Aim = Look through the data below and extract, unchanged, the lines from the one that contains "part = laid_down(chisel())" to the one that contains "obj.parent = None", both included.

The input =
----
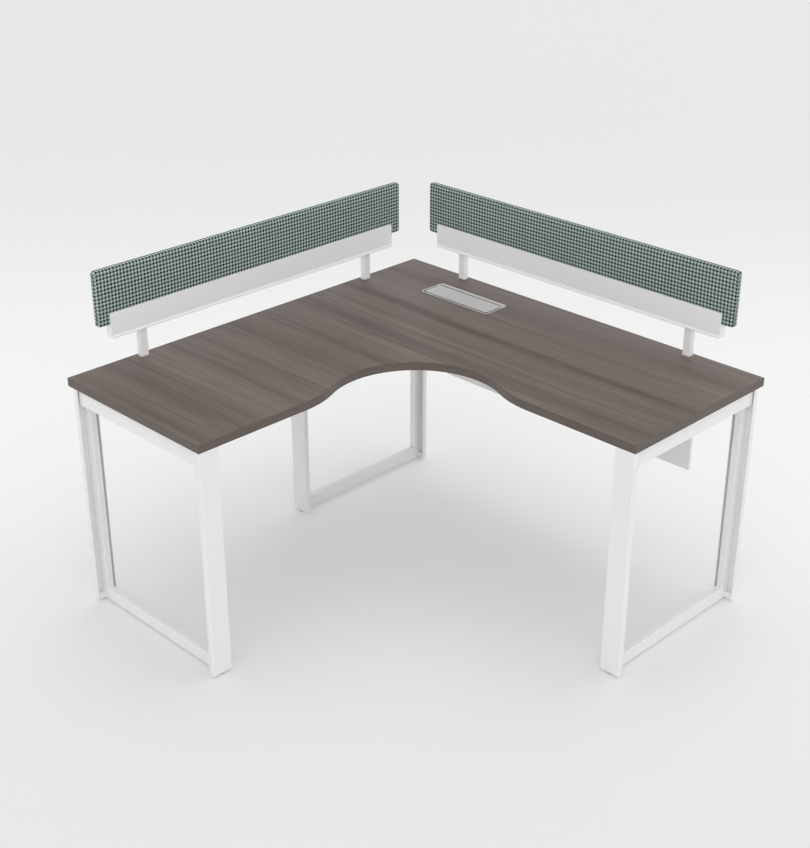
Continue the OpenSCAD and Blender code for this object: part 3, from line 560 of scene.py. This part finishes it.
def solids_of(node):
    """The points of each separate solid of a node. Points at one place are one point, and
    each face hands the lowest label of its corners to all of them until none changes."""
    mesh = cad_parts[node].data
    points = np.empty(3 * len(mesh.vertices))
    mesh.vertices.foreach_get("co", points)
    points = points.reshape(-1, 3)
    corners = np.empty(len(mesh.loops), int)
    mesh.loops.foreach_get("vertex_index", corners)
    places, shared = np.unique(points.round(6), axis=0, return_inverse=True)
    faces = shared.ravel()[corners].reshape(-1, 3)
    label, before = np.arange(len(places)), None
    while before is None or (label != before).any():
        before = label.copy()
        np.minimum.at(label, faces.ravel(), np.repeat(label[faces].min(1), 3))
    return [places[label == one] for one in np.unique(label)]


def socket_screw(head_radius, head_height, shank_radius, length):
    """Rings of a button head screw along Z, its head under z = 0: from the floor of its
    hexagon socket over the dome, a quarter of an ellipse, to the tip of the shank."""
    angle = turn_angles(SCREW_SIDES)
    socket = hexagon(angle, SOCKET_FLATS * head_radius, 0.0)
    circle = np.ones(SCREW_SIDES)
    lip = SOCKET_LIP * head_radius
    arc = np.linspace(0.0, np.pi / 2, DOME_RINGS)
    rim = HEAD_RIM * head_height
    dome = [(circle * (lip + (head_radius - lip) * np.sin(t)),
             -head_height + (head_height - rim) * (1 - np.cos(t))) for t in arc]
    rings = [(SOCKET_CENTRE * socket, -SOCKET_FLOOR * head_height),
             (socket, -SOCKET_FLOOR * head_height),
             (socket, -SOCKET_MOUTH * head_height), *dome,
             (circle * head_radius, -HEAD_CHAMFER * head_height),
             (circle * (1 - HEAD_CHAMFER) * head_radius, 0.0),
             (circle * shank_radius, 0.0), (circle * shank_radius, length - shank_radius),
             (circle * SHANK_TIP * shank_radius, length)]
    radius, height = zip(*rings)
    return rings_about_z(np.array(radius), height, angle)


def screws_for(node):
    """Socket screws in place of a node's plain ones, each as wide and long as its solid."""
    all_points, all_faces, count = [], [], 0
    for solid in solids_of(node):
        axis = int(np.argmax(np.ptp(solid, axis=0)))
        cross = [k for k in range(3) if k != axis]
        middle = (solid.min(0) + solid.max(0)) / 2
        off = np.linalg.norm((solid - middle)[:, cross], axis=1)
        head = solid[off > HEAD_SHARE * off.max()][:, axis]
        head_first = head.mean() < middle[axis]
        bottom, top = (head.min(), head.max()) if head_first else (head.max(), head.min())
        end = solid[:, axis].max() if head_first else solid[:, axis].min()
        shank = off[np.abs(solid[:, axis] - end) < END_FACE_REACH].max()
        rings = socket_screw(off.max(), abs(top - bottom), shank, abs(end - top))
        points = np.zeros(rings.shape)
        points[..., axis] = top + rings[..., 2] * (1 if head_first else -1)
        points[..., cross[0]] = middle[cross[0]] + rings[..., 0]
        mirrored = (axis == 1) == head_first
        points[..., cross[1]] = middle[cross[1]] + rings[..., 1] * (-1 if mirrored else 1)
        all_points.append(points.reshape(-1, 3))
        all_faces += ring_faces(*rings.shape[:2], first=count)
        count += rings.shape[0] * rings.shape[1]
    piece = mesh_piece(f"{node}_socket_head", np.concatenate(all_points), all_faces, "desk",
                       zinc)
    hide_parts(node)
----
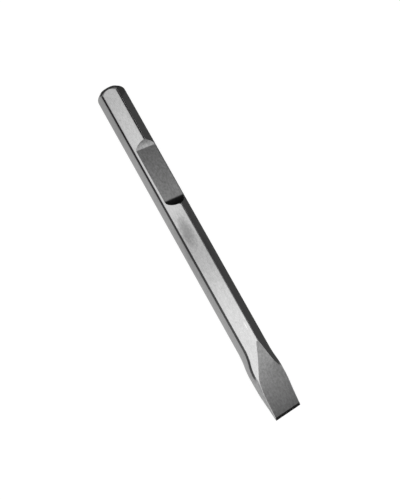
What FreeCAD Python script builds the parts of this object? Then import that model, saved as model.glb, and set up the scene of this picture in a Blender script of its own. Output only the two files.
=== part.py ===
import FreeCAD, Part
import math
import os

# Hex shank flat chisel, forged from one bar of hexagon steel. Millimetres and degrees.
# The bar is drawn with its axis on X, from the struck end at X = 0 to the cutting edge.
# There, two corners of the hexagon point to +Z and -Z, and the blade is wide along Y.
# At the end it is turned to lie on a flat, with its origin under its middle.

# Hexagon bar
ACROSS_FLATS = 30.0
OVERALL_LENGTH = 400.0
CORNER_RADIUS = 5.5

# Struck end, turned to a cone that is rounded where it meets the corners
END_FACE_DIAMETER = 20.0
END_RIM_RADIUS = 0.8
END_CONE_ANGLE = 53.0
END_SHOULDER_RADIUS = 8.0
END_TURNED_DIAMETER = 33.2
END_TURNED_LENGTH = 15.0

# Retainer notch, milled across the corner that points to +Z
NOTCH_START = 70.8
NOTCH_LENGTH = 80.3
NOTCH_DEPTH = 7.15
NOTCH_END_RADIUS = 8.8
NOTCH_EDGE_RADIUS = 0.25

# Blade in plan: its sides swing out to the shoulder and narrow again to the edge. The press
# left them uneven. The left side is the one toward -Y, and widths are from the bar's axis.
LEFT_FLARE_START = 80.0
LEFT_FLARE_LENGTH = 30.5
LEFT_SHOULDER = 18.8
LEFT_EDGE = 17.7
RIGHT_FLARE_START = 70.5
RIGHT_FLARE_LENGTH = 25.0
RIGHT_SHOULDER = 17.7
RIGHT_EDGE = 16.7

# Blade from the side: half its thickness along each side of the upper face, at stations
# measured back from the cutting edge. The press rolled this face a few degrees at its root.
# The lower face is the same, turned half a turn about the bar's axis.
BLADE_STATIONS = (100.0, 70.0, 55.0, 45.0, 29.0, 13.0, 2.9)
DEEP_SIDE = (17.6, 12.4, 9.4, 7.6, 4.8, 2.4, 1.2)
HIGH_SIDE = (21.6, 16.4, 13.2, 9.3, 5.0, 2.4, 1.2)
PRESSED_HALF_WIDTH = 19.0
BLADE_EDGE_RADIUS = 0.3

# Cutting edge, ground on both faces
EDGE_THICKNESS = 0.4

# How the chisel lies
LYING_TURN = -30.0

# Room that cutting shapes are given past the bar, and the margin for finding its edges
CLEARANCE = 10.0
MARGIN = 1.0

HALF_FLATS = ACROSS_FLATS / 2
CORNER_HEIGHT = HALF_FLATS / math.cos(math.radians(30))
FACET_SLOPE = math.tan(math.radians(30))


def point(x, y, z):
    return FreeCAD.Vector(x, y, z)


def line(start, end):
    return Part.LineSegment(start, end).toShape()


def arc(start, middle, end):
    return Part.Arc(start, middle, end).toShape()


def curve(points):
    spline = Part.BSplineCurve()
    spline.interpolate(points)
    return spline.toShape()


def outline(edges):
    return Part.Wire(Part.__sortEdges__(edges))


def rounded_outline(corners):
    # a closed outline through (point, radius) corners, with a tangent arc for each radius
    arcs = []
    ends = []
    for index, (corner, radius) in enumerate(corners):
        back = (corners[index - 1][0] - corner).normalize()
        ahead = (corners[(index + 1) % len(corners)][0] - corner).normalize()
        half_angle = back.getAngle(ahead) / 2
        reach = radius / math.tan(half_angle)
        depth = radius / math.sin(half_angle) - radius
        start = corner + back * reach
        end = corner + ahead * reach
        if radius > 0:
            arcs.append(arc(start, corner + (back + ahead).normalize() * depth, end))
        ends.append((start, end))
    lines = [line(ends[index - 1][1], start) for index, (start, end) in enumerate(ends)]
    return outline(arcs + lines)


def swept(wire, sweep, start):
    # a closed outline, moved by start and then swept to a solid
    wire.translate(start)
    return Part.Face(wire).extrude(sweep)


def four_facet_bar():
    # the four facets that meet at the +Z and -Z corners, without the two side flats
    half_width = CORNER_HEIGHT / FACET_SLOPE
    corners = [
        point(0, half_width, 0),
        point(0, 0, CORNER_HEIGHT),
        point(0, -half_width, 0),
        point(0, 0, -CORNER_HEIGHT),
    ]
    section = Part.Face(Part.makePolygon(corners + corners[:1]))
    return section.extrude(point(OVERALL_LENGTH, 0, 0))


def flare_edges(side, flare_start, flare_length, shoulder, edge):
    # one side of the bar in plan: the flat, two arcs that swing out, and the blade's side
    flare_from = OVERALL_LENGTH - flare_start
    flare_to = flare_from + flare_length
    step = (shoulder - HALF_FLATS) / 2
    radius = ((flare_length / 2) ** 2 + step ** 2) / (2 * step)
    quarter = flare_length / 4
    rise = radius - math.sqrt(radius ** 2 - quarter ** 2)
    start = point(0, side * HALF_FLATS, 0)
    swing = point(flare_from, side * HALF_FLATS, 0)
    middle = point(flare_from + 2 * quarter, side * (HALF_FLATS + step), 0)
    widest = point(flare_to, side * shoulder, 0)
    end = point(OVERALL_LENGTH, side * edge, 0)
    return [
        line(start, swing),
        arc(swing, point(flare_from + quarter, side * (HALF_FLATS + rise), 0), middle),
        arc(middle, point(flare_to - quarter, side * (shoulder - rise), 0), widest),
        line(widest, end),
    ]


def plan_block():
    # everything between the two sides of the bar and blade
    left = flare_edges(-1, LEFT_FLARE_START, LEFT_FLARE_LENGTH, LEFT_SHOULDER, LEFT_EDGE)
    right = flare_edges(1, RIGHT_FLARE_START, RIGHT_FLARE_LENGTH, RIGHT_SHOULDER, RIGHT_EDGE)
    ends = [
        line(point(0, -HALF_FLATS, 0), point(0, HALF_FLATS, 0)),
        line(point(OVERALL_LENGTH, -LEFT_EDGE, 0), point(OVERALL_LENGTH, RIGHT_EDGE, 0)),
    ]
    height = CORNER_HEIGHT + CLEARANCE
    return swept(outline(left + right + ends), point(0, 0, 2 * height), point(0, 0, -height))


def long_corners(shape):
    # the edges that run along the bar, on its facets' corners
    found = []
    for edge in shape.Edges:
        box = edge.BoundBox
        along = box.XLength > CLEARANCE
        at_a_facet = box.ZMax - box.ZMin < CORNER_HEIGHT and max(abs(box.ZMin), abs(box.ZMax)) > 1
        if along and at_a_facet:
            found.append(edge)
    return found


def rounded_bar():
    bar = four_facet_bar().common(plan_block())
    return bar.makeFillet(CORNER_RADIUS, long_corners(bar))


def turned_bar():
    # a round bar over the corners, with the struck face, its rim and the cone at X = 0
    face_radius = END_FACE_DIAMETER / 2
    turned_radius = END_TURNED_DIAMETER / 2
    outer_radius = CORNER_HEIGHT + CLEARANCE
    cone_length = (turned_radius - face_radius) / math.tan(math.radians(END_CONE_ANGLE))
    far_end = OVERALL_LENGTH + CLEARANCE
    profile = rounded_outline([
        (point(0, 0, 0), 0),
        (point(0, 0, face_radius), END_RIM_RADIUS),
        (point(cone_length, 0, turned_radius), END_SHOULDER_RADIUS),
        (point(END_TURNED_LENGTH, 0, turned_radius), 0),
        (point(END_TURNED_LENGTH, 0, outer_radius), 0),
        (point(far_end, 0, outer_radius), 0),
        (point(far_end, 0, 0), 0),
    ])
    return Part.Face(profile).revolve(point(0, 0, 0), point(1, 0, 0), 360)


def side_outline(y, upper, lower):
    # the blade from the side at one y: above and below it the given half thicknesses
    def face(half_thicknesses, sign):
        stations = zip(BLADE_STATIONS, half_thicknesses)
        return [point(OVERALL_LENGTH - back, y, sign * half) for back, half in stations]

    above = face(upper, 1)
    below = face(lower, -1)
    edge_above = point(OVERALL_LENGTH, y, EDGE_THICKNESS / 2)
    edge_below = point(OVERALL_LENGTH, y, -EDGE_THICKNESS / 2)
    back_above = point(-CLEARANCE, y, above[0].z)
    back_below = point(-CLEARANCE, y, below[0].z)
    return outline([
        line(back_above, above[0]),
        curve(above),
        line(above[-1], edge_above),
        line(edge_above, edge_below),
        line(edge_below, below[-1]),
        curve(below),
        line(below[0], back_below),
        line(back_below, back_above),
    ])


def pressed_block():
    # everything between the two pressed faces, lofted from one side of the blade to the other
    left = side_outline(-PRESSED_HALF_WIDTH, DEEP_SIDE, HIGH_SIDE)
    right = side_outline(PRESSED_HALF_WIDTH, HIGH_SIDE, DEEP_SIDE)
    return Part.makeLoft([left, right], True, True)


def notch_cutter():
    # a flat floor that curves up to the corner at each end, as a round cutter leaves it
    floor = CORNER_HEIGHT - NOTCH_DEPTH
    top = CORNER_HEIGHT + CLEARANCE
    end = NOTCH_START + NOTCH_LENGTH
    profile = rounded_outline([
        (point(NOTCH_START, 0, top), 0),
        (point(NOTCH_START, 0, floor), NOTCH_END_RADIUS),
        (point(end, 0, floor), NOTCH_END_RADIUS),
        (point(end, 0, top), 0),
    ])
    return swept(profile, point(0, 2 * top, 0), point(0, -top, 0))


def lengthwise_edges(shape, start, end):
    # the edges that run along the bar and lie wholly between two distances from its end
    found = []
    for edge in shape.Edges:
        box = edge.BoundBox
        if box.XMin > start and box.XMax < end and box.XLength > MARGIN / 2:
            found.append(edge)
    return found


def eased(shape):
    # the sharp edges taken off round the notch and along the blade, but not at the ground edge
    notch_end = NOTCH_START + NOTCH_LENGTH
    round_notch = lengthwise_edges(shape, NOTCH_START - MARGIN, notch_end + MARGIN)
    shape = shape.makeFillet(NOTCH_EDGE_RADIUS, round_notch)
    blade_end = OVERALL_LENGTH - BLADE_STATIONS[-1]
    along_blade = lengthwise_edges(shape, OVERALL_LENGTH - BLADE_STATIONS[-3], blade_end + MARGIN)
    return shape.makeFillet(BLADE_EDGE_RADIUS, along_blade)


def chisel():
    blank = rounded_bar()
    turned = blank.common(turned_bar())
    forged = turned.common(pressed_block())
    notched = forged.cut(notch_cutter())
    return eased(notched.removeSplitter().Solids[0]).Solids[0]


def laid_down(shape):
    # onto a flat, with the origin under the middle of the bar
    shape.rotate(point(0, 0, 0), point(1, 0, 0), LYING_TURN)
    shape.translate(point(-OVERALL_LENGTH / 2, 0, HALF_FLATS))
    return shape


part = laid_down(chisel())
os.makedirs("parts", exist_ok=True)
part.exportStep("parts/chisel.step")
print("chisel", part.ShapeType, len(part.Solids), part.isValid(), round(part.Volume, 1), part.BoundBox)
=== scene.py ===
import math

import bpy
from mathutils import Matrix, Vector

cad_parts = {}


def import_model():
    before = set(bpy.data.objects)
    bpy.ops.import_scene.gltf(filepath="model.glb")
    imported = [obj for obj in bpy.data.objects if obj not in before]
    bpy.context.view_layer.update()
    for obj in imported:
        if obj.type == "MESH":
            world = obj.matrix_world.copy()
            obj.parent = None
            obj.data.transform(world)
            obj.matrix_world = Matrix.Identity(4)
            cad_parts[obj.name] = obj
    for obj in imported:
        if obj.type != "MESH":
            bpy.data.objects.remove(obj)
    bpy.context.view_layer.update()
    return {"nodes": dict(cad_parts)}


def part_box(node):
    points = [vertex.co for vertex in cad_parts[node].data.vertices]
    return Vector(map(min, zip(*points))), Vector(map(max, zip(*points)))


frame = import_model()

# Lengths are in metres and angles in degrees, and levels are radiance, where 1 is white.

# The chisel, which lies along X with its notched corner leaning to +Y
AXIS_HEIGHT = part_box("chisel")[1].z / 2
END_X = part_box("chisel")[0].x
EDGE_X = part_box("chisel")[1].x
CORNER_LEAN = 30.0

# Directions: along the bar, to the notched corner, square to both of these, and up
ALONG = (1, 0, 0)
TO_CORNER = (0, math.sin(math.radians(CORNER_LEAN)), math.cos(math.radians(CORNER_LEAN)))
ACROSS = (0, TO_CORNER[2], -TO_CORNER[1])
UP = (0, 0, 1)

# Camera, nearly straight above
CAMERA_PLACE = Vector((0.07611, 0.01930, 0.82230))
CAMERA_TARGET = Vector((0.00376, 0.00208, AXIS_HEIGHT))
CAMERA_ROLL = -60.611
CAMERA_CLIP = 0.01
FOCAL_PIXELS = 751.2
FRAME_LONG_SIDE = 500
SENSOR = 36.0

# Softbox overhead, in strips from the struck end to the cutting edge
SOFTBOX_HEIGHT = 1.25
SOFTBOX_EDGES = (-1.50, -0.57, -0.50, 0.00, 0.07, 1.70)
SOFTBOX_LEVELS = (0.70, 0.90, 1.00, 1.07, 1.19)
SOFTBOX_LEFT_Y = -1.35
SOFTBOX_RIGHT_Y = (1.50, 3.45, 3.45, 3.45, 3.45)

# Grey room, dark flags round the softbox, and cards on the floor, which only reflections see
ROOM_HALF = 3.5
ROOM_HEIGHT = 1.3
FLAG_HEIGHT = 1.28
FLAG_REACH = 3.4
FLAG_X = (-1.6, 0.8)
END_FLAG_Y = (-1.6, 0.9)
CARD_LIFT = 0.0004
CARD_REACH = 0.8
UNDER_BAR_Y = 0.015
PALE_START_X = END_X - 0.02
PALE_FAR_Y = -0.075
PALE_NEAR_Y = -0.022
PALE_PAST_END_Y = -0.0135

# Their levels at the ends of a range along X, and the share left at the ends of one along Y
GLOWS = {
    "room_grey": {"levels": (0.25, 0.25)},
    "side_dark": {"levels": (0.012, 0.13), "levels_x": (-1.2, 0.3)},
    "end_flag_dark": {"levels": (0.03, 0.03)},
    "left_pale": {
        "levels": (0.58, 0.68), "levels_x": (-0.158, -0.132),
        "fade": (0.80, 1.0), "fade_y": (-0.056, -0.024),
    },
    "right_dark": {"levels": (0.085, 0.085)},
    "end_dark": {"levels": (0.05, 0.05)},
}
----
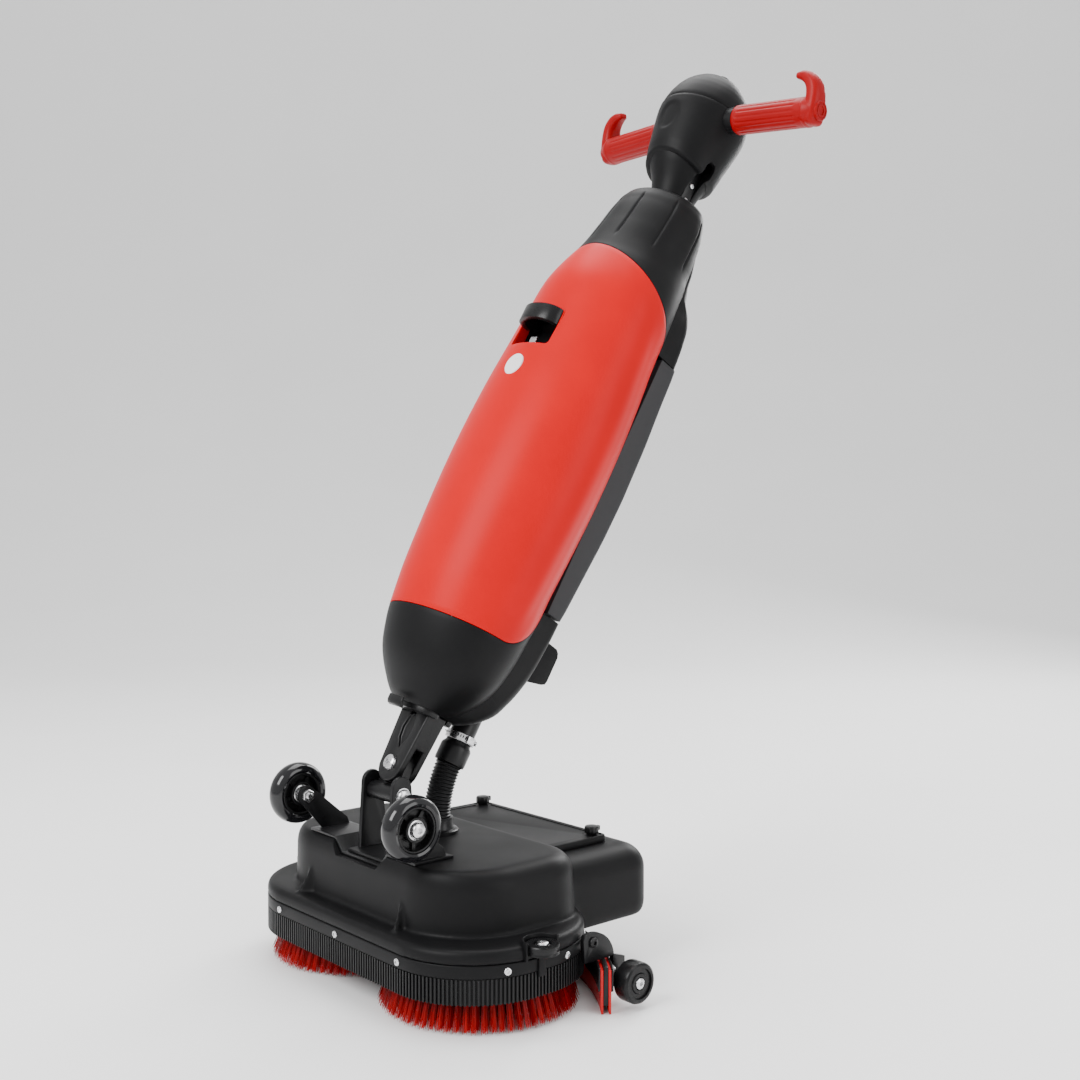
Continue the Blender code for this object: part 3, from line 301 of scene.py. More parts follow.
----
Response for this exercise =
part = laid_down(chisel())
os.makedirs("parts", exist_ok=True)
part.exportStep("parts/chisel.step")
print("chisel", part.ShapeType, len(part.Solids), part.isValid(), round(part.Volume, 1), part.BoundBox)
=== scene.py ===
import math

import bpy
from mathutils import Matrix, Vector

cad_parts = {}


def import_model():
    before = set(bpy.data.objects)
    bpy.ops.import_scene.gltf(filepath="model.glb")
    imported = [obj for obj in bpy.data.objects if obj not in before]
    bpy.context.view_layer.update()
    for obj in imported:
        if obj.type == "MESH":
            world = obj.matrix_world.copy()
            obj.parent = None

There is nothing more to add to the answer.